Women are twice as likely to have long COVID, says new research

A new, cross-sectional study on the prevalence of post-acute sequelae of SARS CoV-2 infection shows that women are almost twice as likely to experience long COVID symptoms, a release published on Northeastern University’s website said.

“We identified the degree to which women showed a higher risk of developing long COVID,” said Mauricio Santillana, professor of physics and network science at Northeastern and director of the Machine Intelligence Group for the betterment of Health and the Environment. “Learning more about long COVID is invaluable since COVID-19 will be a part of life for years to come.”

The research, published in the American Medical Association’s JAMA Network Open, found that, of 16, 091 survey respondents with long COVID symptoms, “10 ,075 (62.6%) were women, and 6016 (37.4%) were men.”

Results also show that age is a factor: “older adults were more at risk, with the risk increasing every decade above age 40.”

The study of more than 16, 000 individuals—executed by a team of medical professionals, clinicians, epidemiologists, and political scientists—“includes data from eight waves of the COVID States Project, an online survey that spans all 50 states.”

As Santillana said, the study indicated that vaccines helped mitigate the risk of long COVID, noting that “those who had received the first two doses of their COVID-19 vaccine had a 30% decrease in risk.” The scope of the published study did not yet include data with booster shots.

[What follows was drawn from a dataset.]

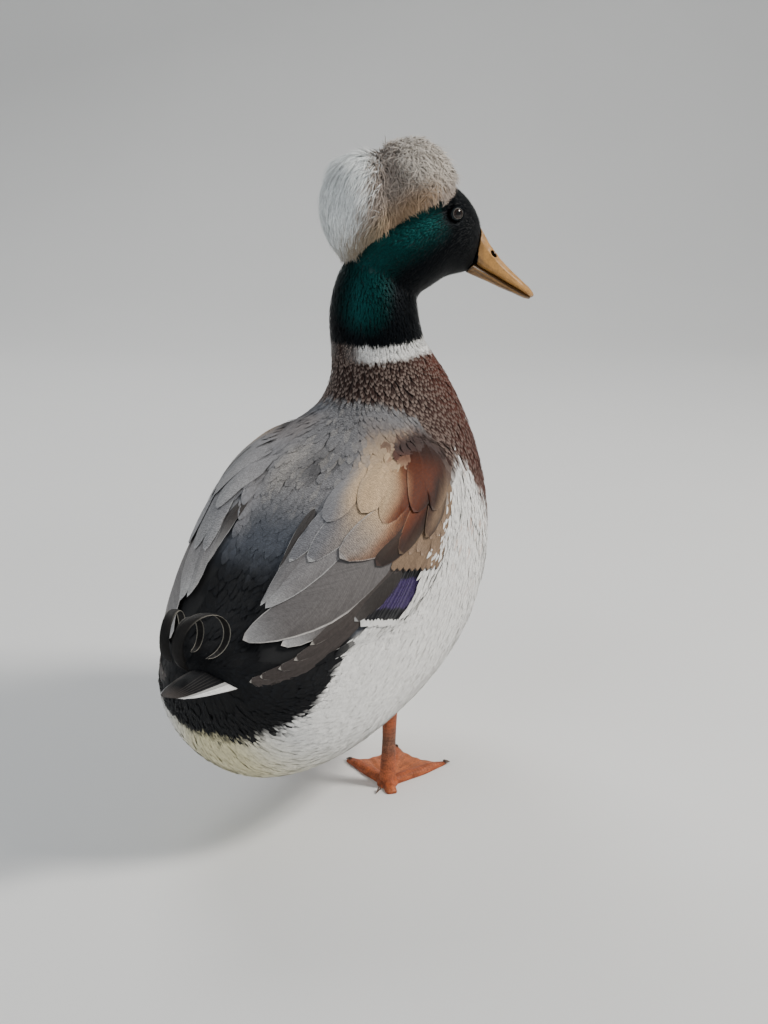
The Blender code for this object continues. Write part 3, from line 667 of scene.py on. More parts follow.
def tailward(spots):
    """The direction in which the coat lies at each spot."""
    ways = []
    for key, point_at, last in (("", body_point, body_chart["last"]),
                                ("head_", head_point, head_chart["last"])):
        place = spots[key + "place"]
        angle = np.radians(spots[key + "angle"])
        low, high = np.maximum(place - 0.1, 0), np.minimum(place + 0.1, last)
        ways.append(unit(point_at(low, angle) - point_at(high, angle)))
    down = ramp(spots["head_side"], 40, 110)[:, None] * np.array([0, 0, -0.75])
    on_head = ramp(spots["off"] - spots["head_off"], -0.004, 0.006) * (spots["head"] | spots["crest"])
    return unit(ways[0] * (1 - on_head[:, None]) + (ways[1] + down) * on_head[:, None])


def settle(points, tree):
    """The nearest points of a surface, and its outward directions there."""
    flat = np.asarray(points).reshape(-1, 3)
    found = [tree.find_nearest(point) for point in flat.tolist()]
    on, out = np.array([f[0] for f in found]), np.array([f[1] for f in found])
    return on.reshape(np.shape(points)), out.reshape(np.shape(points))


def mesh_of(name, points, triangles):
    """A mesh from arrays of corners and triangles."""
    mesh = bpy.data.meshes.new(name)
    mesh.vertices.add(len(points))
    mesh.vertices.foreach_set("co", np.asarray(points, np.float32).ravel())
    mesh.loops.add(len(triangles) * 3)
    mesh.loops.foreach_set("vertex_index", np.asarray(triangles, np.int32).ravel())
    mesh.polygons.add(len(triangles))
    mesh.polygons.foreach_set("loop_start", np.arange(0, 3 * len(triangles), 3, dtype=np.int32))
    mesh.update(calc_edges=True)
    return mesh


def closed_vanes(name, roots, grid, tips, local, colours, cells, mirrored=False):
    """Closed vanes as one mesh. grid holds rings of corners for each; local is the place of
    every corner on its vane and cells the middle and size of each vane's patch to bake."""
    count, rings, ring = grid.shape[:3]
    per = rings * ring + 2
    points = np.concatenate([roots[:, None], grid.reshape(count, -1, 3), tips[:, None]], 1)
    faces = []
    for j in range(ring):
        k = (j + 1) % ring
        faces.append((0, 1 + j, 1 + k))
        for i in range(rings - 1):
            a, b = 1 + i * ring + j, 1 + i * ring + k
            faces += [(a, b + ring, b), (a, a + ring, b + ring)]
        end = 1 + (rings - 1) * ring
        faces.append((end + k, end + j, per - 1))
    faces = np.array(faces)[:, ::-1] if mirrored else np.array(faces)
    every = (faces[None] + (np.arange(count) * per)[:, None, None]).reshape(-1, 3)
    mesh = mesh_of(name, points.reshape(-1, 3), every)
    centre, size = cells
    put_map(mesh, VANE_UV, np.tile(local, (count, 1)))
    put_map(mesh, BAKE_UV, (centre[:, None] + size * (local - 0.5)[None]).reshape(-1, 2))
    colour, rim, rim_share, pencilled = (
        np.broadcast_to(values if values.ndim == 3 else values.reshape(count, 1, -1),
                        (count, per, 3 if values.ndim > 1 else 1)) for values in colours)
    put_colour(mesh, "plumage", colour.reshape(-1, 3))
    put_colour(mesh, "rim", np.concatenate([rim, rim_share], 2).reshape(-1, 4))
    put_number(mesh, "pencilling", pencilled.ravel())
    outline = (local[:, 0] < 1e-6) | (local[:, 0] > 1 - 1e-6) | (local[:, 1] % 1 == 0)
    edges = np.empty(len(mesh.edges) * 2, np.int64)
    mesh.edges.foreach_get("vertices", edges)
    sharp = np.tile(outline, count)[edges.reshape(-1, 2)].all(1)
    mesh.attributes.new("sharp_edge", "BOOLEAN", "EDGE").data.foreach_set("value", sharp)
    return mesh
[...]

With an estimated 200 million worldwide suffering from long COVID, defined in this study as “the persistence of COVID-19 symptoms beyond two months,” Santillana said every piece of information about post-COVID conditions is valuable.

He said that it’s puzzling why long COVID might be more prevalent among women, and wondered if “there’s some mechanism that COVID may stay longer in the body for women.” He said this study “will provide new avenues for further research.”

According to an editorial published on Gender&Covid-19 website, women may be “more susceptible to long COVID due to their stronger immune responses.”

The article points out several factors—heightened IgG antibody production, elevated inflammatory marker IL-6, more active immune T cells—that could ultimately “contribute to a hyperactive and prolonged inflammatory reaction in women that leads to the persistent fatigue, myalgias, cognitive changes, and other symptoms that characterize long COVID.”

Similar results in other studies

Several studies so far have shown that women are not only significantly more likely to experience long COVID than men, but they also present symptoms that follow a distinct clinical pattern.

Back in June, a study by the researchers from the Johnson & Johnson Office of the Chief Medical Officer published in Current Medical Research and Opinion, showed that “overall, the likelihood of having long COVID syndrome was significantly greater among female versus male patients (OR = 1.22; 95% CI: 1.13–1.32).”

It also showed that the condition among women presented with a variety of symptoms—ear, nose, and throat problems, mood disorders, as well as neurological, skin, gastrointestinal and rheumatologic, and fatigue symptoms.

According to a study published in May in the peer-reviewed Journal of Women’s Health, females with long COVID were more symptomatic than males “not only in the acute phase but also at follow-up” and that sex is “an important determinant of Long-COVID-19 syndrome because it is a significant predictor of persistent symptoms in (females), such as dyspnea, fatigue, chest pain, and palpitations.”

Another study published in October in JAMA showed that “globally, an estimated 63.2% (95% UI, 59.7%-66.3%) of individuals with Long COVID were female.”